Study finds athletes’ ideas of concussion differ from the accepted medical definition
Athletes do not have the same understanding of a concussion and its effects as the formally accepted medical definition of the condition, study results showed.
“This study indicates that researchers and clinicians cannot assume that athletes have a clear understanding of the definition of concussion. It is necessary, therefore, to prompt athletes with a current definition when asking about their concussion histories. In a research setting, it is also critical that the definition used be reported in the published findings,” Clifford A. Robbins, BA, and colleagues wrote.
They conducted telephone-based structured interviews as part of a cross-sectional study of former and current athletes who participated in the Longitudinal Evaluation to Gain Evidence of Neurodegenerative Disease (LEGEND) 15 project.
The interviews of 472 athletes were done between January 2010 and January 2013. Researchers asked participants to report how many concussions they received in their lifetime. Interviewers then read participants a current definition of concussion, and asked them to re-estimate the number of concussions they had based on that definition.

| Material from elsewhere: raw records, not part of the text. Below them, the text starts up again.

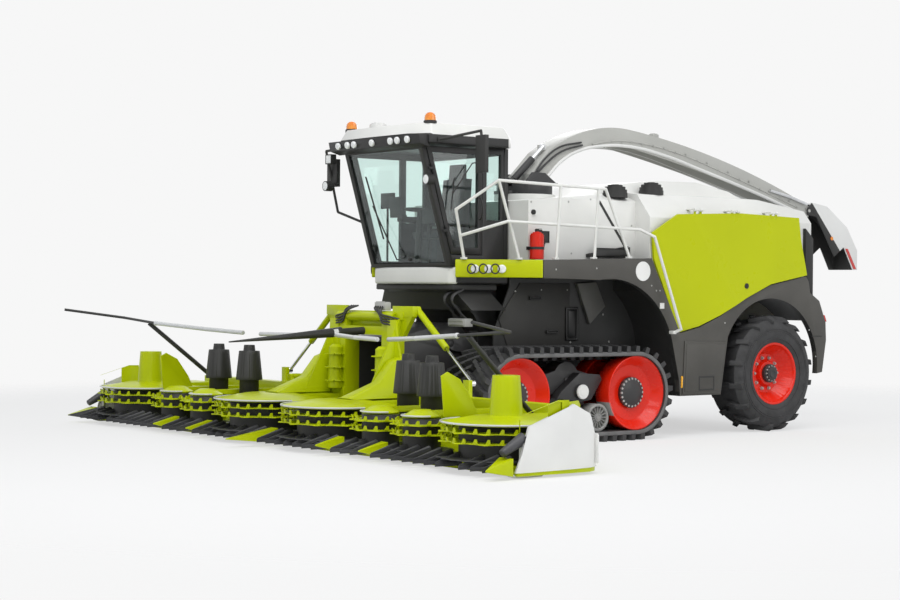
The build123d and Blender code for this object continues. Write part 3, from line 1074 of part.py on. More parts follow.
# Middle section of the header: pan, beam, yoke and the two inner lids
mid_y = WING_Y - WING_GAP
FEED_DRUMS = (1145, 490)      # upright feed drums in front of the yoke
with BuildPart() as header_centre:
    block((BEAM_REAR, BEAM_REAR + BEAM_D), (-mid_y, mid_y), (BEAM_LOW, BEAM_LOW + BEAM_H))
    block((BEAM_REAR + 40, PAN_FRONT), (-mid_y, mid_y), (PAN_LOW, PAN_TOP))
    guards(0, GUARD_STEP, [y for y in range(-7, 8) if y])
    block((BEAM_REAR, BEAM_REAR + 60), (-mid_y, mid_y), (PAN_LOW, BEAM_LOW + 10))
    # Intake opening in the beam, with the yoke round it
    block((BEAM_REAR - 10, BEAM_REAR + BEAM_D + 10), (-370, 370), (240, 1140), mode=Mode.SUBTRACT)
    for y in (1, -1):
        block((BEAM_REAR - 70, BEAM_REAR + 120), (y * 380, y * 520), (PAN_LOW + 200, 1500))
        prism(side(y * 655 + 15), [(BEAM_REAR, 1450), (BEAM_REAR + 80, 1450), (BEAM_REAR + 520, 560), (BEAM_REAR + 520, 500), (BEAM_REAR, 500)], 30)
        # Upright feed drum with its toothed rings, and the sheet that closes the yoke's side
        turned(FEED_DRUMS[0], y * FEED_DRUMS[1], 0, "z", [(610, 0), (610, 92), (1100, 80), (1130, 45), (1130, 0)])
        for z in (690, 850, 1010):
            toothed_ring(FEED_DRUMS[0], y * FEED_DRUMS[1], z, 125, 28, 9, 14)
        gusset = [(510, 1440), (690, 1440), (720, 1180), (800, 960), (980, 790), (1250, 690), (1440, 660), (1440, 560), (510, 560)]
        prism(cross(BEAM_REAR + 110), [(y * width, height) for width, height in gusset], 25)
        # Bright guide tube from the neck of the middle cone
        tube = [(1480, 0, 1257), (1623, 643, 1243), (1740, 1250, 1240)]
        for (x1, y1, z1), (x2, y2, z2) in zip(tube, tube[1:]):
            rod(at(x1, y * y1, z1), at(x2, y * y2, z2), GUIDE_R)
        with Locations(at(tube[1][0], y * tube[1][1], tube[1][2])):
            Sphere(GUIDE_R + 1.5)
        block((FOLD_BRACKET, 1010), (y * 500, y * 900), (1480, 1600))
        prism(cross(FOLD_BRACKET), [(y * 820, 1590), (y * 900, 1590), (y * 900, 1500), (y * 700, 1250), (y * 510, 1000), (y * 510, 1400)], 60)
        top_cover(BIG_X, y * BIG_INNER_Y, 640)
        block((BEAM_REAR - 10, BEAM_REAR + 250), (y * (mid_y - 120), y * mid_y), (BEAM_LOW, WING_PIVOT[1] - 60))
    block((BEAM_REAR - 10, BEAM_REAR + 60), (-720, 720), (1440, 1540))
    block((BEAM_REAR - 60, BEAM_REAR + 120), (-640, 640), (1260, 1360))
    # Long cone in the middle, over the intake
    rod(at(BEAM_REAR, 0, 1310), at(1420, 0, 1285), 45)
    with BuildSketch(Plane(origin=at(1400, 0, 1290), z_dir=(1500, 0, -100))) as cone_root:
        Circle(60)
    extrude(cone_root.sketch, amount=1500, taper=2)
    divider(0, tip_x=2930, tip_z=110, length=640, width=150)
    for y in (1, -1):
        divider(y * (mid_y - 62))
        # Foot pin of the fold cylinder
        rod(at(FOLD_X - 30, y * FOLD_FOOT[0], FOLD_FOOT[1]), at(FOLD_BRACKET + 10, y * FOLD_FOOT[0], FOLD_FOOT[1]), FOOT_PIN_R)
        # Hinge lugs and pin of the wing
        for x in (BEAM_REAR - 10, BEAM_REAR + 170):
            fold_lug(x, y, (mid_y - 110, mid_y - 10))
        rod(at(BEAM_REAR - 8, y * WING_PIVOT[0], WING_PIVOT[1]), at(BEAM_REAR + 208, y * WING_PIVOT[0], WING_PIVOT[1]), FOOT_PIN_R)
    # Coupling faces against the feeder house
    for y in (1, -1):
        block((880, BEAM_REAR - 60), (y * 380, y * 470), (520, 1240))
save(header_centre, "header_centre")

# Round wall behind the outer disc, and the pale hood that wraps the header's end
END_WALL_Y = 3750             # the beam ends here, and a round wall goes on behind the outer disc
END_WALL_R = 735
END_WALL_TOP = 720
HOOD_T = 22
HOOD_PLAN = ((2430, 4425), (2300, 4490), (1700, 4500), (1420, 4480), (1300, 4420), (1222, 4320))
HOOD_SIDE = [(2430, 60), (2430, 330), (2333, 523), (2273, 615), (1841, 742), (1480, 735), (1340, 640), (1240, 450), (1200, 200), (1215, 75)]
with BuildPart() as end_wall:
    turned(BIG_X, BIG_OUTER_Y, 0, "z", [(PAN_TOP - 10, END_WALL_R - 12), (PAN_TOP - 10, END_WALL_R), (END_WALL_TOP, END_WALL_R), (END_WALL_TOP, END_WALL_R - 12)])
    block((BIG_X + 60, 2900), (2900, 4600), (0, 800), mode=Mode.SUBTRACT)
    block((900, 2900), (2900, 3430), (0, 800), mode=Mode.SUBTRACT)
with BuildPart() as hood:
    band = list(HOOD_PLAN) + [(x + 6, y - HOOD_T) for x, y in reversed(HOOD_PLAN)]
    prism(plan(55), band, 700)
    prism(side(4600), HOOD_SIDE, 500, mode=Mode.INTERSECT)
    add(end_wall.part)
    # Webs that carry the hood on the wall and the pan
    for x, inner_y in ((1330, 4240), (2250, 4400)):
        block((x, x + 12), (inner_y, 4490), (PAN_TOP - 10, 560))
    prism(side(4600), [(1180, 50), (1180, 200), (1330, 640), (1500, 735), (1841, 742), (2273, 615), (2430, 330), (2430, 50)], 1200, mode=Mode.INTERSECT)

# Wings of the header: pan, beam, lids, dividers and the guide bow
PAN_END = ((BEAM_REAR + 40, END_WALL_Y - 5), (1235, 4305), (1312, 4408), (1425, 4465), (1700, 4485), (2295, 4476), (PAN_FRONT, 4460), (PAN_FRONT, END_WALL_Y - 5))
BOW_R = 17
for side_name, sign in (("left", 1), ("right", -1)):
    with BuildPart() as wing:
        low_y = sign * (WING_Y + WING_GAP)
        block((BEAM_REAR, BEAM_REAR + BEAM_D), (low_y, sign * END_WALL_Y), (BEAM_LOW, BEAM_LOW + BEAM_H))
        block((BEAM_REAR, BEAM_REAR + 60), (low_y, sign * END_WALL_Y), (PAN_LOW, BEAM_LOW + 10))
        block((BEAM_REAR + 40, PAN_FRONT), (low_y, sign * END_WALL_Y), (PAN_LOW, PAN_TOP))
        prism(plan(PAN_LOW), [(x, sign * y) for x, y in PAN_END], PAN_TOP - PAN_LOW)
        guards(sign * 3000, GUARD_STEP, [y for y in range(-7, 8) if y != -4 and abs(y) != 4])
        add(hood.part if sign > 0 else mirror(hood.part, about=Plane.XZ, mode=Mode.PRIVATE))
        block((BEAM_REAR - 10, BEAM_REAR + 250), (low_y, low_y + sign * 120), (BEAM_LOW, WING_PIVOT[1] - 60))
        top_cover(BIG_X, sign * BIG_OUTER_Y, 640, cone_profile)
        for y in SMALL_Y:
            top_cover(SMALL_X, sign * y, 200)
        divider(sign * 2250)
        divider(sign * 4490, tip_x=2733, tip_z=107, length=330, width=210, root_y=sign * 4385)
        # Post and guide bow
        rod(at(1100, sign * 3200, 480), at(2117, sign * 3400, 1330), 28)
        for sizes in ((GUIDE_R, [(1798, 1555, 1248), (1932, 2250, 1278), (2117, 3214, 1333)]), (BOW_R, [(2117, 3214, 1333), (2131, 4083, 1390), (2835, 4398, 1493)])):
            for (x1, y1, z1), (x2, y2, z2) in zip(sizes[1], sizes[1][1:]):
                rod(at(x1, sign * y1, z1), at(x2, sign * y2, z2), sizes[0])
            with Locations(at(sizes[1][1][0], sign * sizes[1][1][1], sizes[1][1][2])):
                Sphere(sizes[0] + 1.5)
        with Locations(at(2117, sign * 3214, 1333)):
            Sphere(GUIDE_R + 4)
        fold_lug(BEAM_REAR + 35, sign, (WING_Y + 120, WING_Y + 20), 130)
        rod(at(BEAM_REAR, sign * WING_PIVOT[0], WING_PIVOT[1]), at(BEAM_REAR + 200, sign * WING_PIVOT[0], WING_PIVOT[1]), FOOT_PIN_R + RUN / 6, mode=Mode.SUBTRACT)
        # Fold cylinder's lug, beside the rod's eye
        block((BEAM_REAR - 12, BEAM_REAR + 40), (sign * 1850, sign * 1950), (BEAM_LOW + BEAM_H - 10, 800))
    save(wing, f"header_wing_{side_name}")

# Fold cylinders between the yoke and the wings
FOLD_ROD_IN = 635             # inner end of the rod at rest, from the foot
fold_line = Vector(FOLD_EYE[0] - FOLD_FOOT[0], FOLD_EYE[1] - FOLD_FOOT[1])
fold_unit = fold_line.normalized()
for side_name, sign in (("left", 1), ("right", -1)):
    def fold_point(distance, x=FOLD_X):
        return at(x, sign * (FOLD_FOOT[0] + fold_unit.X * distance), FOLD_FOOT[1] + fold_unit.Y * distance)

    with BuildPart() as fold_barrel:
        rod(fold_point(30), fold_point(705), 38)
        rod(fold_point(28), fold_point(706), 20 + RUN, mode=Mode.SUBTRACT)
        rod(fold_point(0, FOLD_X - 24), fold_point(0, FOLD_X + 38), 40)
        rod(fold_point(0, FOLD_X - 26), fold_point(0, FOLD_X + 40), FOOT_PIN_R + RUN / 6, mode=Mode.SUBTRACT)
    save(fold_barrel, f"fold_barrel_{side_name}")
    with BuildPart() as fold_rod:
        rod(fold_point(FOLD_ROD_IN), fold_point(fold_line.length), 20)
        rod(fold_point(fold_line.length, FOLD_X - 20), fold_point(fold_line.length, FOLD_X + 38), 34)
    save(fold_rod, f"fold_rod_{side_name}")

# Lift cylinders under the feeder house, left and right in one piece each for barrel and rod
lift_line = Vector(LIFT_EYE[0] - LIFT_FOOT[0], LIFT_EYE[1] - LIFT_FOOT[1])
lift_unit = lift_line.normalized()
LIFT_BARREL = 850
with BuildPart() as lift_barrels:
    for y in (LIFT_Y, -LIFT_Y):
        rod(along(LIFT_FOOT, lift_unit, 30, y), along(LIFT_FOOT, lift_unit, LIFT_BARREL, y), CYL_HALF - 3)
        rod(along(LIFT_FOOT, lift_unit, 28, y), along(LIFT_FOOT, lift_unit, LIFT_BARREL + 1, y), 28 + RUN, mode=Mode.SUBTRACT)
        rod(at(LIFT_FOOT[0], y - CYL_HALF, LIFT_FOOT[1]), at(LIFT_FOOT[0], y + CYL_HALF, LIFT_FOOT[1]), 42)
        rod(at(LIFT_FOOT[0], y - CYL_HALF - 1, LIFT_FOOT[1]), at(LIFT_FOOT[0], y + CYL_HALF + 1, LIFT_FOOT[1]), FOOT_PIN_R + RUN / 6, mode=Mode.SUBTRACT)
save(lift_barrels, "lift_barrels")
with BuildPart() as lift_rods:
    for y in (LIFT_Y, -LIFT_Y):
        rod(along(LIFT_FOOT, lift_unit, 300, y), along(LIFT_FOOT, lift_unit, lift_line.length, y), 28)
        rod(at(LIFT_EYE[0], y - 30, LIFT_EYE[1]), at(LIFT_EYE[0], y + 30, LIFT_EYE[1]), 38)
save(lift_rods, "lift_rods")
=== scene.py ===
import json
import math

import bmesh
import bpy
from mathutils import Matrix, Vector

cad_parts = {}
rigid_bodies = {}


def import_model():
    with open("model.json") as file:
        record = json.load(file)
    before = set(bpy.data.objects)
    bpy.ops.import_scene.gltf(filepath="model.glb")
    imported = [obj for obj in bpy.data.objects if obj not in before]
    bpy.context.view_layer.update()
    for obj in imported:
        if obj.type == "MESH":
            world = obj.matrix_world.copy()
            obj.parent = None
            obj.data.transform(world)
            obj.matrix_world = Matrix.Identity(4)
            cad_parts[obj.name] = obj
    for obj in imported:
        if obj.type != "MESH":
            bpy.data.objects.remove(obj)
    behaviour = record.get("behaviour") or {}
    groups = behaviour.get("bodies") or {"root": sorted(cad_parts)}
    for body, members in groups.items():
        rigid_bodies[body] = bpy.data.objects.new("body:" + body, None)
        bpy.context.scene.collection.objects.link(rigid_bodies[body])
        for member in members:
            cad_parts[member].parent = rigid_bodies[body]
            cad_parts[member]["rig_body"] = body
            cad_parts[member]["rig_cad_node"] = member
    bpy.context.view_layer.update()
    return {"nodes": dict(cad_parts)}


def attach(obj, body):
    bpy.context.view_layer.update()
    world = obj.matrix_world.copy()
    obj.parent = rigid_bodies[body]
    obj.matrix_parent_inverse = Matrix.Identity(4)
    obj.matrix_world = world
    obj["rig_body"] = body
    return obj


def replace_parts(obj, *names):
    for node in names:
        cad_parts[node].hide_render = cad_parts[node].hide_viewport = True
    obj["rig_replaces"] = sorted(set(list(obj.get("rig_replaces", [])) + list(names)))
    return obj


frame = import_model()
nodes = frame["nodes"]
bpy.ops.object.select_all(action="DESELECT")

# The photographer's camera, a long lens at chest height off the machine's front left corner,
# solved from the machine's own symmetry.
scene = bpy.context.scene
scene.view_settings.view_transform = "Standard"
bpy.ops.object.camera_add(
    location=(15.583, 18.139, 1.809),
    rotation=(math.radians(89.642), math.radians(-0.432), math.radians(143.207))
)
camera = bpy.context.object
camera.name = "photo_camera"
camera.data.lens = 74.213
camera.data.sensor_width = 36
camera.data.clip_end = 500
scene.camera = camera

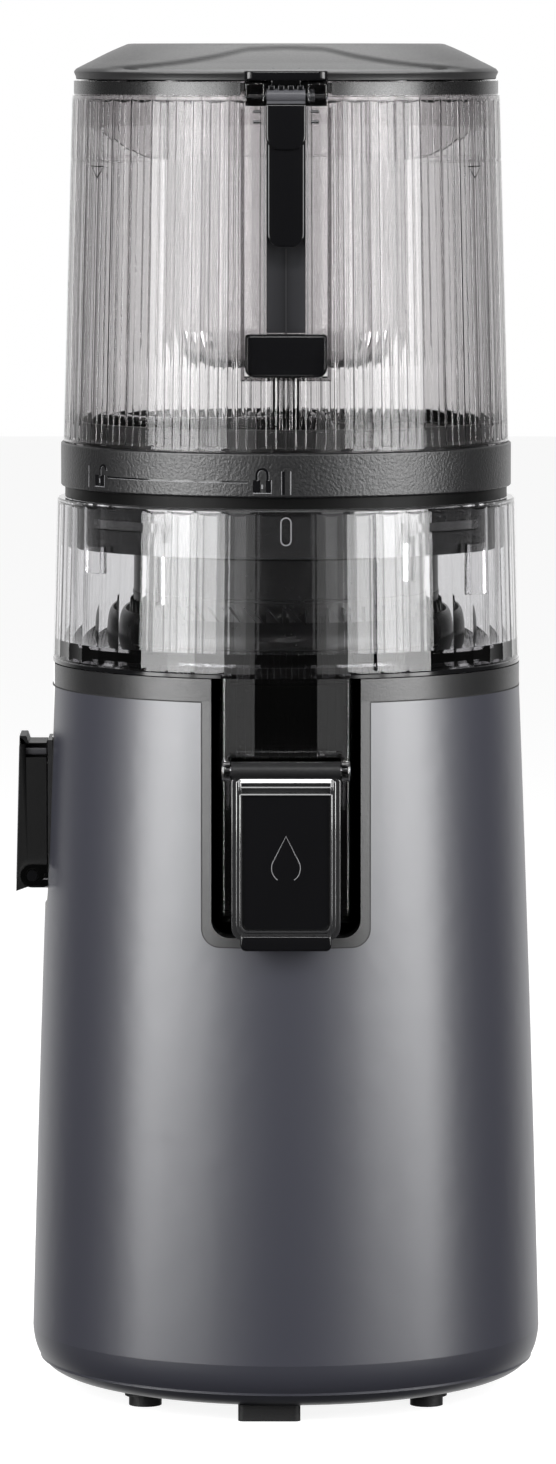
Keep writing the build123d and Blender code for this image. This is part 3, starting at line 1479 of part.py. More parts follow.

Robbins and colleagues found of the 472 athletes interviewed, 17 athletes reported they had not experienced a concussion in their playing career. After hearing a medical definition of a concussion, however, four of the athletes still maintained their original claim.
“Our results suggest that simply providing a current definition of a concussion to at-risk populations may help increase proper identification of these types of injuries through recognition of concussion symptoms. Future research should aim to assess how robust this education effect is over time, and whether it can have effects comparable to those of more time- and resource-intensive concussion education programs,” Robbins and colleagues wrote.
Disclosures: The authors have no relevant financial disclosures.